What is the slowest hardware we could get away with? He has a really tiny computer that would work great size wise but I believe it's just a 466mhz Celeron, likely Pentium2/3 era. 2nd Choice would be a 933Mhz Pentium 3 (2nd choice because it's in some huge old gateway case).
 
You could use either system, but are you set on server 08?
 
You could use either system, but are you set on server 08?

Every version of Windows Server after Server 2008, including 2008 r2, seem to require x64 processors whereas the potential machines we are considering are all x86. I could potentially use something non-windows but of course I like to stick with what I'm familiar with :)

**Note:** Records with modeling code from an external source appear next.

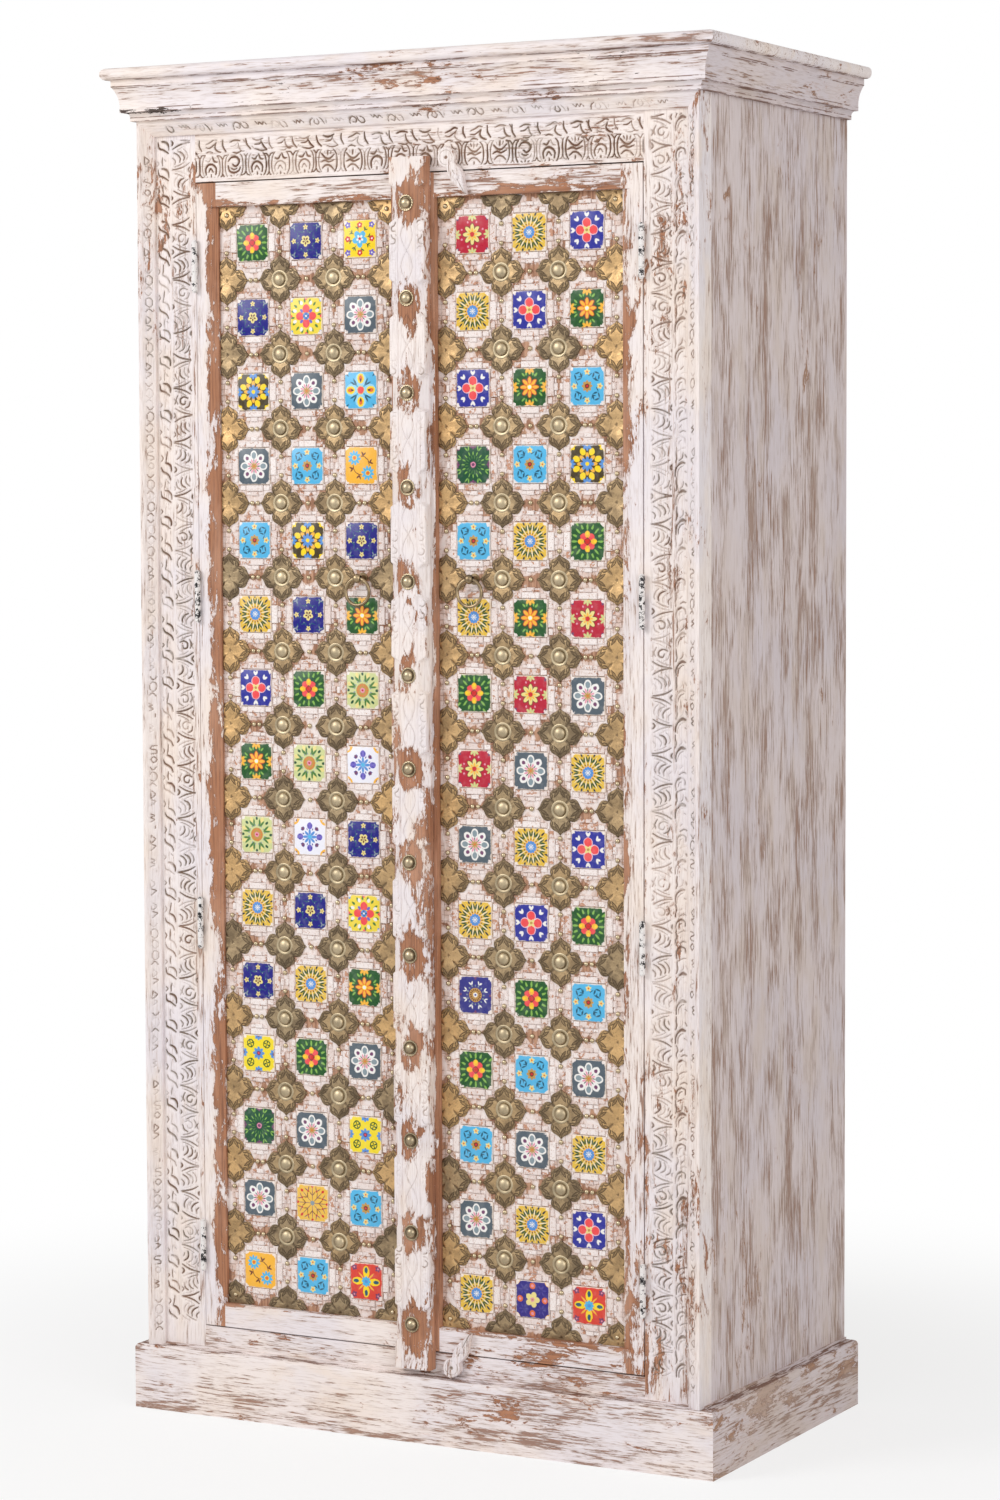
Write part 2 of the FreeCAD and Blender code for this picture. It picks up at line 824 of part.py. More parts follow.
def astragal():
    """A bevelled strip on the right door, relieved behind where it laps over the left door."""
    x0, x1 = astragal_shift - astragal_width / 2, astragal_shift + astragal_width / 2
    flat0, flat1 = astragal_shift - astragal_flat / 2, astragal_shift + astragal_flat / 2
    step = door_x0 + astragal_relief_start
    low, edge = door_face - astragal_relief, door_face - astragal_edge
    outline = [(x0, low), (x0, edge), (flat0, astragal_top()), (flat1, astragal_top()), (x1, edge),
               (x1, door_face), (step, door_face), (step, low)]
    return plan_prism(outline, opening_bottom - astragal_below_opening, opening_top + astragal_above_opening)


def astragal_studs():
    low = opening_bottom - astragal_below_opening + astragal_stud_end
    high = opening_top + astragal_above_opening - astragal_stud_end
    stud = lathe(domed_profile(astragal_stud_rim, astragal_stud_rim_height, astragal_stud_dome,
                               astragal_stud_dome_height), Vector(0, 0, 0), Vector(0, -1, 0))
    studs = []
    for index in range(astragal_stud_count):
        piece = stud.copy()
        z = low + (high - low) * index / (astragal_stud_count - 1)
        piece.translate(Vector(astragal_shift, astragal_top(), z))
        studs.append(piece)
    return studs


def turn_catch(pivot, upright):
    """A disc with a leaf-shaped tail that turns on a screw. upright is +1 where the tail points up."""
    tilt = math.radians(catch_tilt_deg)
    catch_back = door_face - catch_play

    def at(along, across):
        x = along * math.cos(tilt) - across * math.sin(tilt)
        z = along * math.sin(tilt) + across * math.cos(tilt)
        return Vector(pivot[0] + x, catch_back, pivot[1] + upright * z)

    def leaf_at(shares, side):
        return at(shares[0] * catch_leaf_length, side * shares[1] * catch_leaf_width / 2)

    root, tip = at(-catch_disc_offset, 0), at(catch_leaf_length, 0)
    edges = []
    for side in (1, -1):
        root_corner = at(-catch_disc_offset, side * catch_neck)
        neck, shoulder = at(-catch_neck_offset, side * catch_neck), leaf_at(catch_shoulder_shares, side)
        edges += [line(root, root_corner), line(root_corner, neck),
                  arc(neck, leaf_at(catch_belly_shares, side), shoulder), line(shoulder, tip)]
    forward = Vector(0, -catch_thickness, 0)
    leaf = Part.Face(Part.Wire(Part.__sortEdges__(edges))).extrude(forward)
    disc = cylinder(catch_disc_radius, root, Vector(0, -1, 0), catch_thickness)
    dimple = cylinder(catch_dimple_radius, root + forward, Vector(0, 1, 0), catch_dimple_depth)
    hole = cylinder(catch_screw_shank + catch_screw_play, at(0, 0) + Vector(0, over, 0), Vector(0, -1, 0),
                    catch_thickness + 2 * over)
    return leaf.fuse(disc).cut([dimple, hole]).removeSplitter()


def catch_screws():
    screws = []
    for x, z in catch_pivots():
        front = door_face - 2 * catch_play - catch_thickness
        shank = cylinder(catch_screw_shank, Vector(x, front, z), Vector(0, 1, 0),
                         door_face + catch_screw_length - front)
        head = lathe(domed_profile(catch_screw_head, catch_screw_rim_height, catch_screw_dome,
                                   catch_screw_dome_height), Vector(x, front, z), Vector(0, -1, 0))
        screws.append(shank.fuse(head).removeSplitter())
    return screws


def write(name, shape):
    """Writes one piece, or a group of like pieces, and says how many solids it has."""
    group = Part.makeCompound(shape) if isinstance(shape, list) else shape
    group.exportStep(os.path.join("parts", name + ".step"))
    state = "" if group.isValid() else " NOT VALID"
    print(f"{name}: {len(group.Solids)} solids, {group.Volume / 1000:.1f} cm3{state}")


def write_pair(stem, shape):
    """Writes a piece of the right side, and its mirror image for the left."""
    right = Part.makeCompound(shape) if isinstance(shape, list) else shape
    write("right_" + stem, right)
    write("left_" + stem, mirrored(right))


def main():
    os.makedirs("parts", exist_ok=True)
    write_pair("side_panel", side_panel())
    write("back_panel", back_panel())
    write("floor_board", box(-inside, inside, frame_back, back_inner, floor_under, floor_z))
    write("top_board", box(-inside, inside, frame_back, back_inner, top_board_z, crown_z))
    for index in range(shelf_count):
        write(f"shelf_{index + 1}", shelf(index))
    write("shelf_battens", shelf_battens())
    write("glue_blocks", glue_blocks())
    write("door_stops", door_stops())
    write_pair("frame_stile", stile())
    write("frame_top_rail", top_rail())
    write("frame_bottom_rail", bottom_rail())
    write_pair("frame_moulding", frame_moulding_side())
    write("top_frame_moulding", frame_moulding_top())
    write("crown_front", crown_front())
    write_pair("crown", crown_side())
    write("cornice_cap", cornice_cap())
    write("plinth_front", plinth_front())
    write_pair("plinth", plinth_side())
    write("plinth_back", box(-inside, inside, back_y - plinth_back_thickness, back_y, 0, floor_under))

    frame_leaves = [hinge_leaf(z, 1, 0) for z in hinge_levels()]
    write("hinge_frame_leaves", frame_leaves + [mirrored(leaf) for leaf in frame_leaves])
    pins = hinge_pins()
    write("hinge_pins", pins + [mirrored(pin) for pin in pins])
    screws = leaf_screws(1)
    write("hinge_frame_screws", screws + [mirrored(screw) for screw in screws])

    write_pair("door_hinge_stile", hinge_stile())
    write_pair("door_meeting_stile", meeting_stile())
    holes = [catch_screw_hole(pivot) for pivot in catch_pivots()]
    write("right_door_top_rail", door_top_rail().cut(holes[0]))
    write("left_door_top_rail", mirrored(door_top_rail()))
    write("right_door_bottom_rail", door_bottom_rail().cut(holes[1]))
    write("left_door_bottom_rail", mirrored(door_bottom_rail()))
    write_pair("door_panel", door_panel())
    write_pair("tiles", tiles())
    write_pair("stepped_blocks", stepped_blocks())
    write_pair("brass_flowers", brass_flowers())
    write_pair("brass_studs", brass_studs())
    write_pair("hinge_door_leaves", [hinge_leaf(z, -1, 1) for z in hinge_levels()])
    write_pair("hinge_door_screws", leaf_screws(-1))
    across = Vector(-2 * pull_place()[0], 0, 0)
    for stem, piece in (("ring_boss", ring_boss()), ("pull_ring", pull_ring())):
        write("right_" + stem, piece)
        piece.translate(across)
        write("left_" + stem, piece)

    write("astragal", astragal())
    write("astragal_studs", astragal_studs())
    top, bottom = catch_pivots()
    write("top_catch", turn_catch(top, -1))
    write("bottom_catch", turn_catch(bottom, 1))
    write("catch_screws", catch_screws())


main()
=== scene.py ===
"""Dresses the carved cabinet: carved frame, tiled and brass-studded doors, worn paint.

Lengths inside the piece functions are millimetres; meshes are stored in metres.
X runs to the right as seen from the front, Y to the back, Z up.
"""

import functools
import json
import math

import bpy
import numpy as np
from mathutils import Matrix, Vector


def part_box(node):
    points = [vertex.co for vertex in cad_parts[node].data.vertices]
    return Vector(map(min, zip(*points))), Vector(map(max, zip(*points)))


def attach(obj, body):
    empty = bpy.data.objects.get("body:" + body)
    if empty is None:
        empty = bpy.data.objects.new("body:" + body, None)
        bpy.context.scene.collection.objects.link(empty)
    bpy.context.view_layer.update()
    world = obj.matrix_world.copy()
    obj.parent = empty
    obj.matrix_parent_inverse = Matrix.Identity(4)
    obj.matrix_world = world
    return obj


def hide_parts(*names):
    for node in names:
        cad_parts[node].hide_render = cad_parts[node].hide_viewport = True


bl_info = {
    "name": "Carved cabinet",
    "version": (1, 0, 0),
    "blender": (4, 5, 0),
    "location": "View3D > Sidebar > Cabinet",
    "description": "Builds the carved and tiled surfaces of a tall painted cabinet",
    "category": "Object",
}

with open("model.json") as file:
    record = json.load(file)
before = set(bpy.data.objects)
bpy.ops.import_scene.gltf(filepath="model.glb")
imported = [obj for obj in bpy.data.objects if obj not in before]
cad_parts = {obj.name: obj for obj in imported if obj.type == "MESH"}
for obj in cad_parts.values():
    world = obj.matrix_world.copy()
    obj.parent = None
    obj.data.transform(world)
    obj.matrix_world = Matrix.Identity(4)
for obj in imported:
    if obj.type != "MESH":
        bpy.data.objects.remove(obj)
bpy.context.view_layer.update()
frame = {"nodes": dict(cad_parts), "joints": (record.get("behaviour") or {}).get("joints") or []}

MM = 0.001
SIDES = ((1, "right"), (-1, "left"))


def node_box(name):
    """Lowest and highest corner of a CAD node in millimetres."""
    low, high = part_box(name)
    return np.array(low) / MM, np.array(high) / MM


# Settings a user would change


def length(name, description, default):
    return bpy.props.FloatProperty(name=name, description=description, default=default, min=0, unit="LENGTH")


def colour(name, description, red, green, blue):
    return bpy.props.FloatVectorProperty(name=name, description=description, subtype="COLOR", size=3,
                                         min=0, max=1, default=linear(red, green, blue)[:3])


def linear(red, green, blue):
    """A colour given in 0 to 255, as the linear values that shaders take."""
    share = np.array([red, green, blue]) / 255
    value = np.where(share <= 0.04045, share / 12.92, ((share + 0.055) / 1.055) ** 2.4)
    return tuple(float(v) for v in value) + (1.0,)


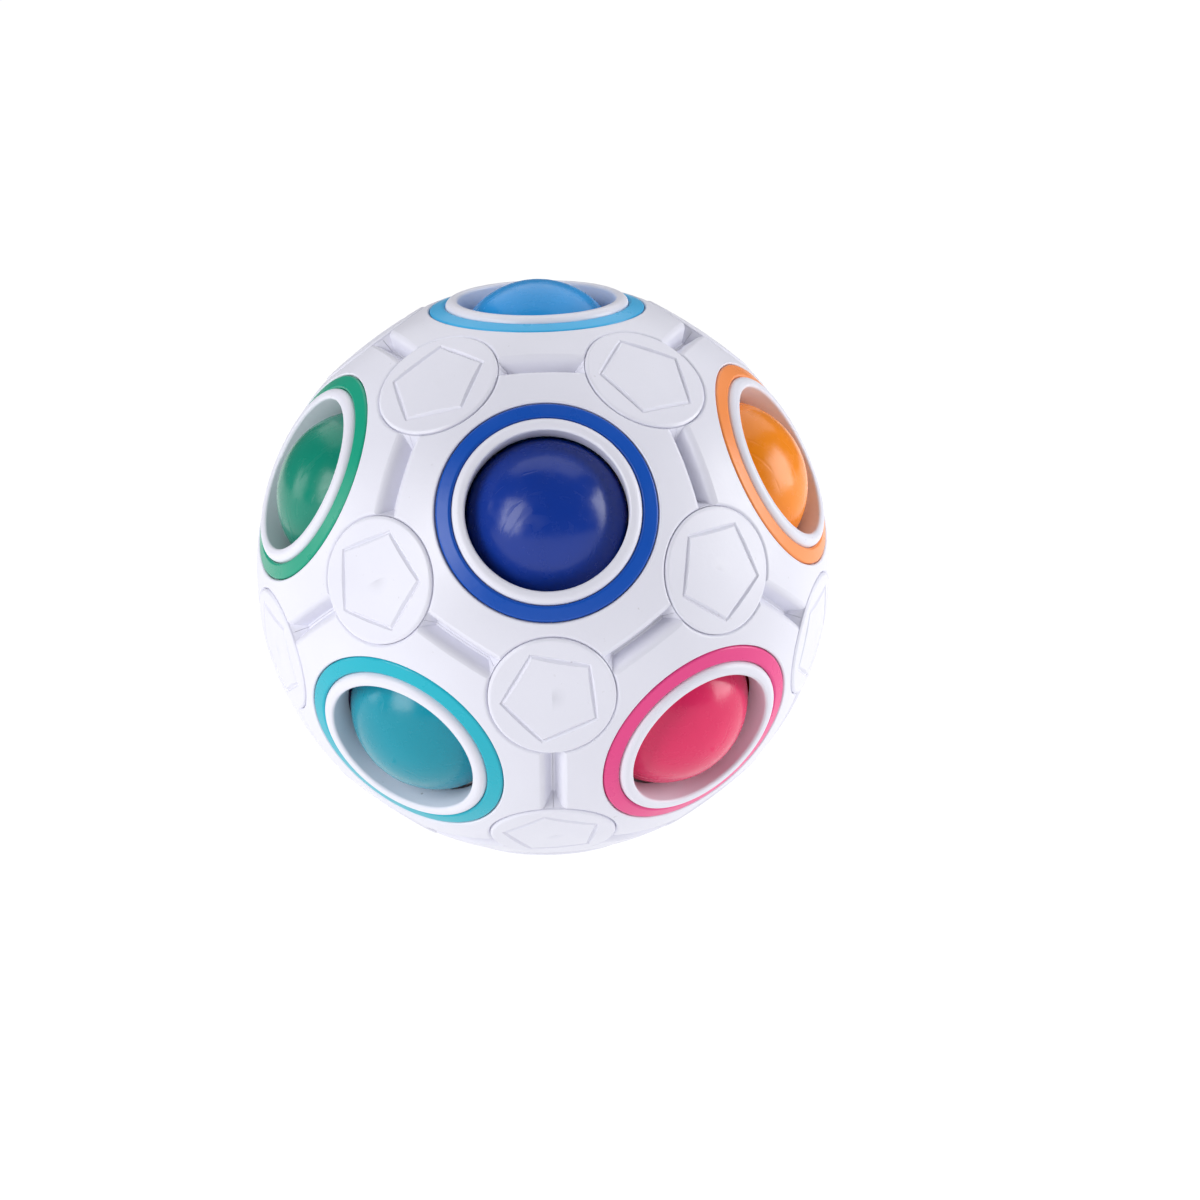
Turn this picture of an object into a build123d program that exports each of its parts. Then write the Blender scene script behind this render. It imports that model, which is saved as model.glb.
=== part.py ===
from build123d import *
from itertools import combinations
from math import asin, atan, cos, degrees, radians, sin, sqrt, tan
import os

os.makedirs("parts", exist_ok=True)

# Ball-shifting puzzle: a hollow ball of 12 face plates with a round window in each, 11 coloured
# balls that springs press into the windows, and one window left empty.
# Millimetres, +Z up. The origin is the middle of the rim that the ball stands on.
# Most pieces are drawn in a frame whose origin is the centre of the ball and whose Z runs out
# through a window or a corner, and then placed by the planes of the windows and the corners.

# Shell
OUTER_RADIUS = 34.8
INNER_RADIUS = 32.0
PLATE_GAP = 0.04
WINDOW_RADIUS = 9.5
COLLAR_RADIUS = 11.0
RIM_HEIGHT = 33.5
RIM_INNER_ROUNDING = 0.35
RIM_OUTER_ROUNDING = 0.9
LIP_HEIGHT = 30.0
CUTTER_TOP = 36.0

# Coloured rings
CHANNEL_RADIUS = 13.0
CHANNEL_FLOOR = 31.6
CHANNEL_ROUNDING = 0.2
RING_SURFACE = 34.72
RING_INNER_CLEARANCE = 0.05
RING_OUTER_CLEARANCE = 0.12
RING_ROUNDING = 0.3

# V grooves along the edges between plates, with rounded lips and sloping ends
LIP_EDGE = 1.95
LIP_ROUNDING = 1.2
GROOVE_SLOPE = 25
GROOVE_FLOOR = 32.8
GROOVE_REACH = 6.5
GROOVE_END_DEPTH = 4.0
GROOVE_END_RUN = 1.2

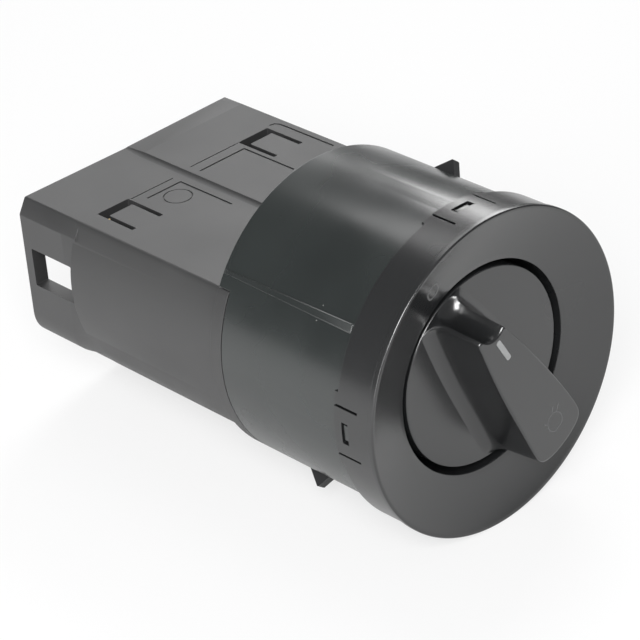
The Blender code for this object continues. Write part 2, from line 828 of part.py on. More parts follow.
def make_release_ring(material):
    """Cam ring: a spiral slot for each lug's peg and a notch for each dog."""
    ring = place("release_ring", tube("release_ring", ring_radius, ring_bore, ring_thickness, ring_steps),
                 material, y=ring_front)
    half = peg_radius + slide_gap
    steps = 12
    for angle in lug_angles.values():
        outer = []
        inner = []
        for i in range(-2, steps + 3):
            share = i / steps
            radius = peg_seat - lug_travel * share
            turn = angle - release_angle * share
            outer.append(polar(radius + half, turn))
            inner.append(polar(radius - half, turn))
        cut(ring, extruded("cam_slot", outer + inner[::-1], ring_thickness + 2 * gap), y=ring_front - gap)
    for flip in (0.0, 180.0):
        cut(ring, sector("dog_notch", ring_bore - end_gap, ring_bore + ring_notch_depth,
                         -ring_notch_half_angle, ring_notch_half_angle, ring_thickness + 2 * gap),
            y=ring_front - gap, angle=dog_angle + flip)
    return ring


def cavity_outline(spare):
    """Inside of the rear housing, pulled in by a clearance."""
    radius = cavity_radius - spare
    half_width = cavity_half_width - spare
    side = math.degrees(math.asin(half_width / radius))
    top = cavity_top - spare
    return [(-half_width, top), (half_width, top)] + arc(radius, 180.0 - side, 180.0 + side, 22)


def make_rear_housing(material):
    """Rear body: plug and collar, flat-topped body, connector shroud, tongues and rails."""
    body = housing_outline(housing_radius, top_height)
    housing = place("rear_housing", extruded("rear_housing", body, body_back - barrel_back + end_gap),
                    material, y=barrel_back - end_gap)
    add(housing, rod("plug", plug_radius, barrel_back - partition_front, round_steps), y=partition_front)
    collar = housing_outline(barrel_radius, collar_top)
    add(housing, extruded("collar", collar, hood_length - gap), y=barrel_side_length + gap)
    add(housing, extruded("shroud", shroud_outline(), shroud_length + 2 * end_gap), y=body_back - end_gap)
    add(housing, make_raised_half())
    cut(housing, block("end_trim", (-rim_radius, 0.0, -rim_radius), (rim_radius, 2 * end_gap, rim_radius)),
        y=shroud_back)
    add(housing, rod("hub", ring_bore - slide_gap, partition_front - ring_front + fine_gap + gap, bore_steps),
        y=ring_front - fine_gap)
    hollow = extruded("cavity", cavity_outline(0.0), shroud_back - partition_back + gap)
    cut(housing, hollow, y=partition_back)
    add_rails(housing)
    add_pull_ridge(housing)
    cut(housing, rod("bore", shaft_bore, partition_back - ring_front + 2 * end_gap, bore_steps),
        y=ring_front - end_gap)
    for side in (-1, 1):
        cut_side_window(housing, side)
        cut_tongue(housing, side)
    cut_top_grooves(housing)
    cut_board_pin_holes(housing, partition_front, partition_back)
    return housing


def housing_outline(radius, top):
    """Circle with a flat across its top."""
    corner = math.degrees(math.acos(top / radius))
    return arc(radius, corner, 360.0 - corner, 54)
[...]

I notice that the "official" minimum listed for server 2008 is 1Ghz. Has anyone run a server on hardware below the minimum before? Would there actually be a delay in it's ability to serve web content via IIS (mostly images)?
 
One thing I'd check is power consumption of both those computers. Older desktops tended to idle quite high because of all the additional stuff (e.g. video cards) in the box. I did some calculations not too long ago and concluded for many old computers it would be cheaper over the course of two years to buy a basic NAS (e.g. Synology/Qnap) to do this stuff. Not to mention, the Admin work would be much easier on a NAS.
 
I think a lightweight 'nix distro with apache would be a better bet.
 
One thing I'd check is power consumption of both those computers. Older desktops tended to idle quite high because of all the additional stuff (e.g. video cards) in the box. I did some calculations not too long ago and concluded for many old computers it would be cheaper over the course of two years to buy a basic NAS (e.g. Synology/Qnap) to do this stuff.

I usually draw the same conclusions if we're talking about old P4 boxes. But the Pentium 3 (and P3 based celerons) was actually pretty damn efficient, which is why it ultimately evolved into the Pentium-M.